Copy out each line of the material below that holds the string "where".

-- Begin DATA EXCERPTS --

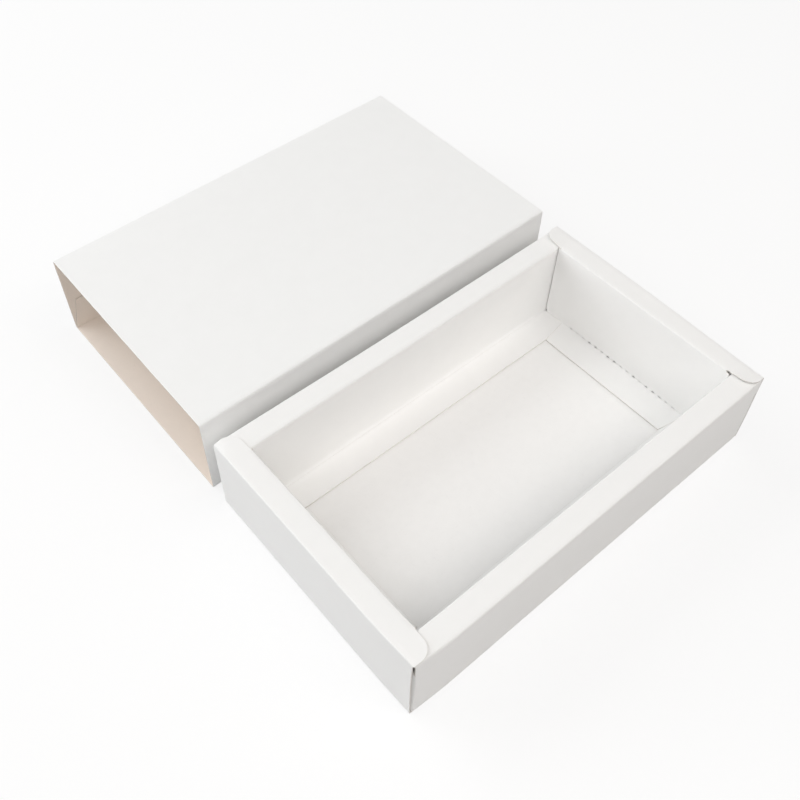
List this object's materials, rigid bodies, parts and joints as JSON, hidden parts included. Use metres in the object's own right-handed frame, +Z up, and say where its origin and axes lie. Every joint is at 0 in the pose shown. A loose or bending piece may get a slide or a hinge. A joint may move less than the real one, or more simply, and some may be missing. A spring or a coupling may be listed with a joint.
{
  "type": "drawer gift box",
  "caption": "White folding-board drawer box: a sleeve open at both ends, and beside it the open tray with hollow rolled-over walls, eared rims and floor flaps.",
  "frame": {"origin": "middle of the sleeve and tray together, on the table they stand on", "axes": "+X along the box, the way the drawer is pushed in; +Y across it, from the tray to the sleeve; +Z up"},
  "size_m": [0.2, 0.254, 0.047],
  "materials": {
    "sleeve_board": "matt white folding board",
    "tray_board": "matt white folding board"
  },
  "bodies": {
    "sleeve_floor": {"sleeve_base_panel": "sleeve_board"},
    "sleeve_near_side": {"sleeve_near_wall": "sleeve_board"},
    "sleeve_roof": {"sleeve_top_panel": "sleeve_board"},
    "sleeve_far_side": {"sleeve_far_wall": "sleeve_board", "sleeve_glue_flap": "sleeve_board"},
    "tray": {"tray_base": "tray_board", "near_outer_wall": "tray_board", "near_rim": "tray_board", "near_inner_wall": "tray_board", "near_floor_flap": "tray_board", "near_left_tab": "tray_board", "near_right_tab": "tray_board", "far_outer_wall": "tray_board", "far_rim": "tray_board", "far_inner_wall": "tray_board", "far_floor_flap": "tray_board", "far_left_tab": "tray_board", "far_right_tab": "tray_board"},
    "left_wall": {"left_end_outer_wall": "tray_board"},
    "left_rim": {"left_end_rim": "tray_board"},
    "left_lining": {"left_end_inner_wall": "tray_board"},
    "left_flap": {"left_end_floor_flap": "tray_board"},
    "right_wall": {"right_end_outer_wall": "tray_board"},
    "right_rim": {"right_end_rim": "tray_board"},
    "right_lining": {"right_end_inner_wall": "tray_board"},
    "right_flap": {"right_end_floor_flap": "tray_board"}
  },
  "joints": [
    {"name": "sleeve_near_crease", "type": "hinge", "parent": "sleeve_floor", "child": "sleeve_near_side", "pos_m": [0, 0.0046, 0.0006], "axis": [-1, 0, 0], "range_deg": [0, 85]},
    {"name": "sleeve_top_crease", "type": "hinge", "parent": "sleeve_near_side", "child": "sleeve_roof", "pos_m": [0, 0.00418, 0.04682], "axis": [-1, 0, 0], "range_deg": [-85, 0]},
    {"name": "sleeve_far_crease", "type": "hinge", "parent": "sleeve_roof", "child": "sleeve_far_side", "pos_m": [0, 0.1264, 0.0464], "axis": [-1, 0, 0], "range_deg": [0, 85]},
    {"name": "tray_slide", "type": "slide", "parent": "sleeve_floor", "child": "tray", "axis": [-1, 0, 0], "range_m": [0, 0.2]},
    {"name": "left_base_crease", "type": "hinge", "parent": "tray", "child": "left_wall", "pos_m": [-0.09982, -0.0665, 0.00018], "axis": [0, -1, 0], "range_deg": [0, 90]},
    {"name": "left_rim_crease", "type": "hinge", "parent": "left_wall", "child": "left_rim", "pos_m": [-0.09982, -0.0665, 0.04482], "axis": [0, -1, 0], "range_deg": [0, 90]},
    {"name": "left_lining_crease", "type": "hinge", "parent": "left_rim", "child": "left_lining", "pos_m": [-0.08918, -0.0665, 0.04482], "axis": [0, -1, 0], "range_deg": [0, 90]},
    {"name": "left_flap_crease", "type": "hinge", "parent": "left_lining", "child": "left_flap", "pos_m": [-0.08942, -0.0665, 0.00078], "axis": [0, -1, 0], "range_deg": [-90, 0]},
    {"name": "right_base_crease", "type": "hinge", "parent": "tray", "child": "right_wall", "pos_m": [0.09982, -0.0665, 0.00018], "axis": [0, 1, 0], "range_deg": [0, 90]},
    {"name": "right_rim_crease", "type": "hinge", "parent": "right_wall", "child": "right_rim", "pos_m": [0.09982, -0.0665, 0.04482], "axis": [0, 1, 0], "range_deg": [0, 90]},
    {"name": "right_lining_crease", "type": "hinge", "parent": "right_rim", "child": "right_lining", "pos_m": [0.08918, -0.0665, 0.04482], "axis": [0, 1, 0], "range_deg": [0, 90]},
    {"name": "right_flap_crease", "type": "hinge", "parent": "right_lining", "child": "right_flap", "pos_m": [0.08942, -0.0665, 0.00078], "axis": [0, 1, 0], "range_deg": [-90, 0]}
  ],
  "couplings": [
    {"joint": "sleeve_top_crease", "follows": "sleeve_near_crease", "ratio": -1},
    {"joint": "sleeve_far_crease", "follows": "sleeve_near_crease", "ratio": 1},
    {"joint": "left_rim_crease", "follows": "left_base_crease", "ratio": 1},
    {"joint": "left_lining_crease", "follows": "left_base_crease", "ratio": 1},
    {"joint": "left_flap_crease", "follows": "left_base_crease", "ratio": -1},
    {"joint": "right_rim_crease", "follows": "right_base_crease", "ratio": 1},
    {"joint": "right_lining_crease", "follows": "right_base_crease", "ratio": 1},
    {"joint": "right_flap_crease", "follows": "right_base_crease", "ratio": -1}
  ]
}
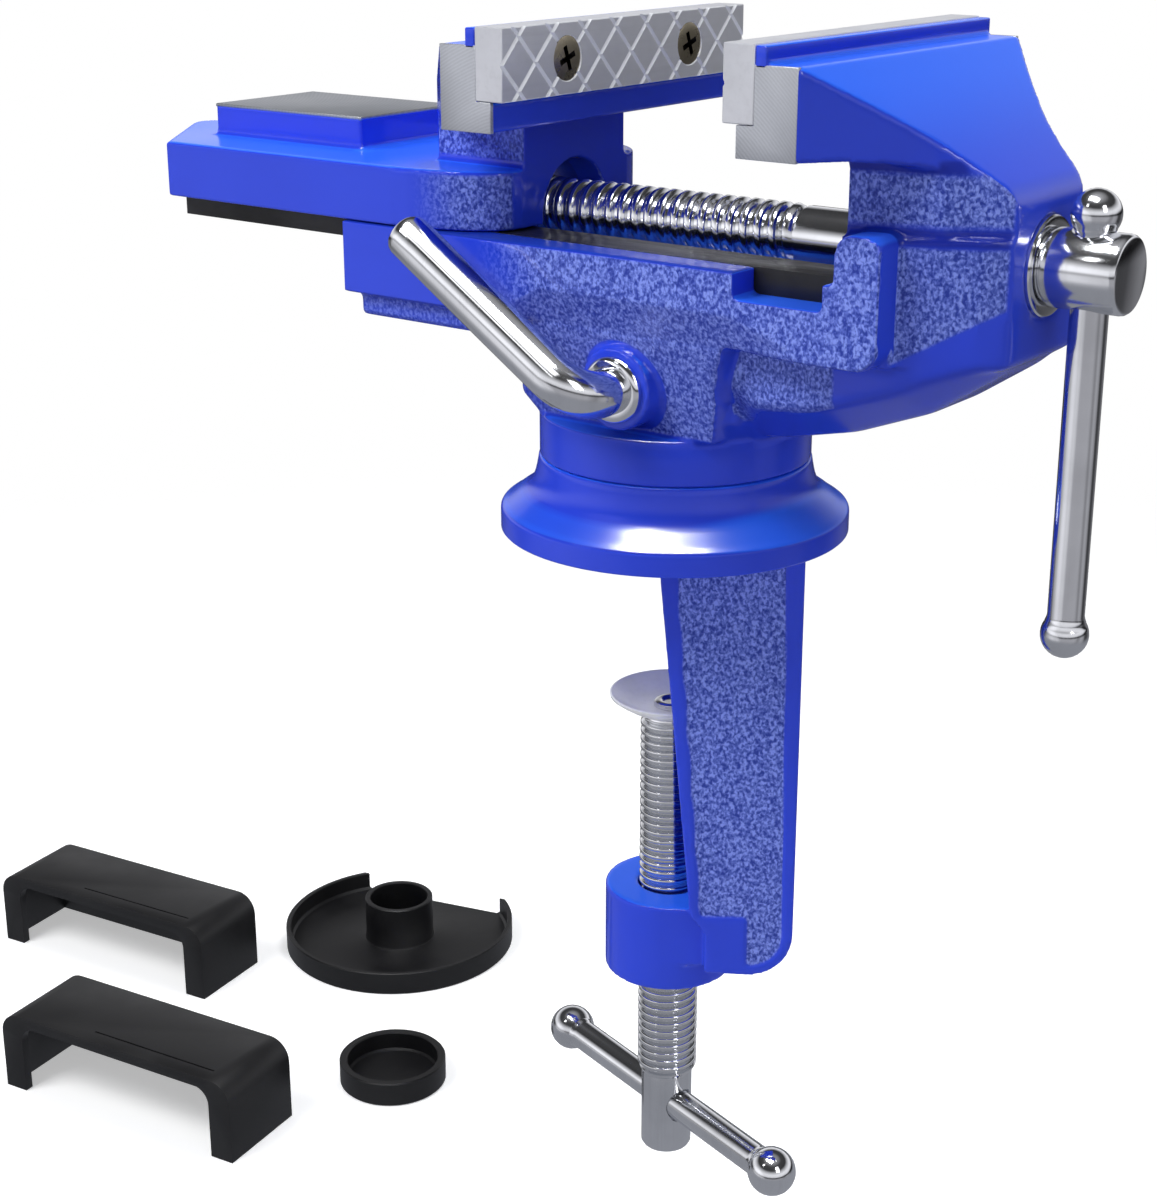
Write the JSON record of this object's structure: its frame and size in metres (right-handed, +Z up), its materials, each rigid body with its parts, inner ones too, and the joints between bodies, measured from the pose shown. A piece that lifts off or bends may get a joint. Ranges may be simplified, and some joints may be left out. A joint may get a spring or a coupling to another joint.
{
  "type": "clamp-on table vise",
  "caption": "Small bench vise that clamps to a table edge and swivels, with a fixed and a sliding jaw, an anvil, a screw with a sliding handle, a lock lever and loose soft pads.",
  "frame": {"origin": "on the swivel axis, at the underside of the base flange, where the bench top meets it", "axes": "+X along the jaw screw towards its handle, +Y along the jaws away from the viewer, +Z up"},
  "size_m": [0.3776, 0.1911, 0.2971],
  "materials": {
    "blue_paint": "gloss blue paint, hammered on the rough faces",
    "black_steel": "black oxide, satin",
    "plated_steel": "bright zinc plate",
    "jaw_steel": "ground steel with cut grooves",
    "brassy_screws": "yellow zinc plate",
    "chrome": "polished plate",
    "brass": "plain brass",
    "nut_bronze": "turned steel, oiled",
    "black_rubber": "matte moulded soft plastic"
  },
  "bodies": {
    "base": {"swivel_base": "blue_paint", "clamp_arm": "blue_paint", "jaw_cover_near": "black_rubber", "jaw_cover_far": "black_rubber", "base_pad": "black_rubber", "disc_cap": "black_rubber"},
    "vise_body": {"body_casting": "blue_paint", "guide_plate": "black_steel", "guide_screws": "plated_steel", "front_jaw_plate": "jaw_steel", "front_plate_screws": "brassy_screws", "front_ring": "chrome", "lock_pad": "brass"},
    "moving_jaw": {"moving_jaw_casting": "blue_paint", "rear_jaw_plate": "jaw_steel", "rear_plate_screws": "brassy_screws", "spindle_nut": "nut_bronze", "nut_pin": "plated_steel"},
    "spindle": {"spindle": "chrome", "retaining_collar": "black_steel", "collar_pin": "plated_steel"},
    "handle": {"handle_bar": "chrome", "handle_balls": "chrome"},
    "lock_lever": {"lock_lever": "chrome", "lock_washer": "chrome"},
    "clamp_disc": {"clamp_disc": "plated_steel"},
    "clamp_screw": {"clamp_screw": "chrome", "disc_rivet": "plated_steel"},
    "clamp_bar": {"clamp_bar": "chrome", "clamp_bar_ends": "chrome"}
  },
  "joints": [
    {"name": "swivel", "type": "hinge", "parent": "base", "child": "vise_body", "pos_m": [0, 0, 0.0147], "axis": [0, 0, 1], "continuous": true},
    {"name": "spindle_turn", "type": "hinge", "parent": "vise_body", "child": "spindle", "pos_m": [0.0745, 0, 0.0586], "axis": [-1, 0, 0], "range_deg": [-961, 5389]},
    {"name": "jaw_slide", "type": "slide", "parent": "vise_body", "child": "moving_jaw", "axis": [1, 0, 0], "range_m": [-0.008, 0.0449]},
    {"name": "handle_slide", "type": "slide", "parent": "spindle", "child": "handle", "axis": [0, 0, 1], "range_m": [0, 0.0535]},
    {"name": "lock_turn", "type": "hinge", "parent": "vise_body", "child": "lock_lever", "pos_m": [0.0045, -0.026, 0.0323], "axis": [0, -1, 0], "range_deg": [-24, 44]},
    {"name": "clamp_feed", "type": "slide", "parent": "base", "child": "clamp_disc", "axis": [0, 0, 1], "range_m": [-0.0364, 0.027]},
    {"name": "clamp_turn", "type": "hinge", "parent": "clamp_disc", "child": "clamp_screw", "pos_m": [0, 0, -0.0394], "axis": [0, 0, 1], "range_deg": [-7500, 5560]},
    {"name": "clamp_bar_slide", "type": "slide", "parent": "clamp_screw", "child": "clamp_bar", "axis": [0.9563, -0.2924, 0], "range_m": [-0.024, 0.024]}
  ],
  "couplings": [
    {"joint": "spindle_turn", "follows": "jaw_slide", "rad_per_m": 2094.4},
    {"joint": "clamp_turn", "follows": "clamp_feed", "rad_per_m": 3590.4}
  ]
}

-- End DATA EXCERPTS --

* _ANSWER FOR THIS EXERCISE_
List this object's materials, rigid bodies, parts and joints as JSON, hidden parts included. Use metres in the object's own right-handed frame, +Z up, and say where its origin and axes lie. Every joint is at 0 in the pose shown. A loose or bending piece may get a slide or a hinge. A joint may move less than the real one, or more simply, and some may be missing. A spring or a coupling may be listed with a joint.
  "frame": {"origin": "on the swivel axis, at the underside of the base flange, where the bench top meets it", "axes": "+X along the jaw screw towards its handle, +Y along the jaws away from the viewer, +Z up"},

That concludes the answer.